Thursday, April 23, 2015
Open Courts challenge under the Texas Constitution - Abrogation of Common-Law rights by the Lege
LEGISLATIVE INFRINGEMENT ON RIGHT/REMEDIES AVAILABLE UNDER THE COMMON LAW
The open-courts provision prohibits arbitrary or unreasonable legislative action that abrogates well-established, common-law remedies. Lebohm v. City of Galveston, 154 Tex. 192, 199 275 S.W.2d 951, 955 (1955) (op. on reh'g). It ensures that Texas citizens bringing common-law causes of action will not unreasonably be denied the right to redress in the courts. Rose v. Doctor's Hosp., 801 S.W.2d 841, 843 (Tex. 1990).
We review the constitutionality of a statute de novo, see Stockton v. Offenbach, 336 S.W.3d 610, 614-15 (Tex. 2011), beginning with the presumption that the statute is constitutional. TEX. GOV'T CODE ANN. § 311.021(1) (West 2013); Sax v. Votteler, 648 S.W.2d 661 664 (Tex. 1983); see also Methodist Healthcare Sys. of San Antonio, Ltd. v. Rankin, 307 S.W.3d 283, 285 (Tex. 2010).
To establish an open-courts violation, Cohen must demonstrate that (1) the statute restricts a well-recognized, common-law cause of action (the well-recognized prong) and (2) the restriction is unreasonable or arbitrary when balanced against the Act's purpose (the balance prong). Thomas v. Oldham, 895 S.W.2d 352, 357 (Tex. 1995); Sax, 648 S.W.2d at 666.
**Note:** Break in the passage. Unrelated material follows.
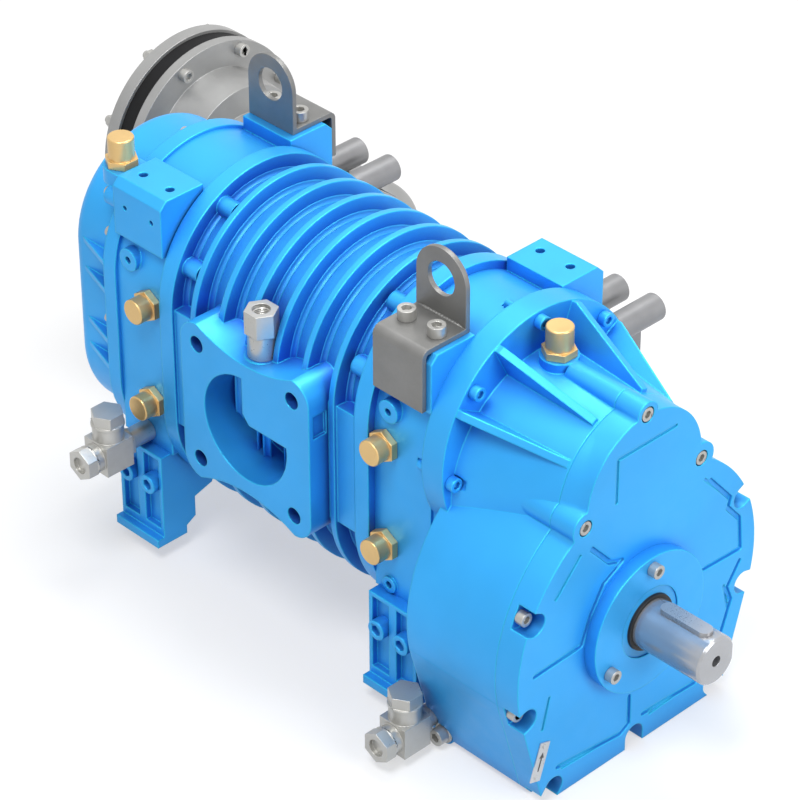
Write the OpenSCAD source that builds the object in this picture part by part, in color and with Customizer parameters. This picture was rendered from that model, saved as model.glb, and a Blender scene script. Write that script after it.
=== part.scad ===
// Twin-screw dry vacuum pump: ribbed rotor housing, two bearing housings, gear case
// with keyed drive shaft at the front and timing gear cover at the rear.
// Millimetres. X to the right, Y to the rear, Z up. Z = 0 is the plane the feet stand on.
// Y = 0 is the centre of the suction flange, X = 0 the plane through all rotor axes.

/* [Rotors] */
// Height of the upper (male) rotor axis above the feet
upper_z = 260; // [245:1:280]
// Distance between the two rotor axes
rotor_centres = 110; // [110:1:112]
// Generating circle of the male lobe and the female groove
lobe_circle = 9.5; // [8:0.25:10]
// Lobes on the male rotor
male_lobes = 4; // [4:1:4]
// Grooves in the female rotor
female_lobes = 6; // [6:1:6]
// Twist of the male rotor over its length, degrees
male_twist = 200; // [120:5:240]
// Inward offset of each rotor from the theoretical profile
rotor_gap = 0.5; // [0.4:0.05:0.8]
// Radial gap between rotor tips and housing bore
bore_gap = 0.6; // [0.4:0.05:1]
// End gap between rotor and bearing housing
end_gap = 0.4; // [0.35:0.05:1]

/* [Rotor housing] */
// Half length of the rotor housing
housing_half = 132; // [125:1:140]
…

A statute does not violate the open courts provision of the Texas Constitution if there are adequate substitute methods for obtaining redress. Liggett v. Blocher, 849 S.W.2d 846, 851 (Tex. App.-Houston [1st Dist.] 1993, no writ) ("In determining the restrictive effect of the statutory provision at issue, the court must also consider whether the legislature has avoided an unconstitutional result by providing a substitute remedy or by leaving a reasonable alternative at common law."). A statute may, however, violate the open-courts provision "when it makes a remedy by due course of law contingent on an impossible condition." In re D.M., 191 S.W.3d 381, 391 (Tex. App.-Austin 2006, pet. denied).
SOURCE: HOUSTON COURT OF APPEALS - Nos. 01-13-00267-CV, 01-13-00233-CV - 2/26/2015
We reject Cohen's open-courts challenge because he has not been deprived of a common law right. Cohen has not been prevented from suing for damages under the theories of breach of fiduciary duty, fraud, constructive fraud, and breach of contract. Cohen's challenge is directed only at the statutory provision allowing for expungement of a lis pendens if the requisite evidentiary showing is not met. TEX. PROP. CODE §12.0071(c)(2). A lis pendens is not a cause of action or a lien; it is a means of providing constructive notice of an alleged real property claim. TEX. PROP. CODE §13.004(a). Cohen was allowed, by statute, to file a notice of lis pendens to serve as constructive notice of his claims. He was given the opportunity to maintain that notice of lis pendens by demonstrating the probable validity of his real property claim. He had the opportunity to challenge, in an original proceeding in this Court, the trial court's determination that he had not demonstrated the probable validity of his real property claim. He has not established an open courts violation. Cf. Francis v. Coastal Oil & Gas, Inc., 130 S.W.3d 76, 92 (Tex. App.-Houston [1st Dist.] 2003, no pet.) (holding that statute eliminating liability of property owner for independent contractor's injuries unless the property owner exercises sufficient control over the work and has knowledge of the danger does not violate the open courts provision because it only "delineates the evidentiary showing a plaintiff must meet to prevail on a claim of negligence against a property owner"); Freedman v. Univ. of Houston, 110 S.W.3d 504, 508 (Tex. App.-Houston [1st Dist.] 2003, no pet.) (holding that statute requiring legislative consent to sue university for breach of contract did not violate open courts because it does not eliminate right to sue).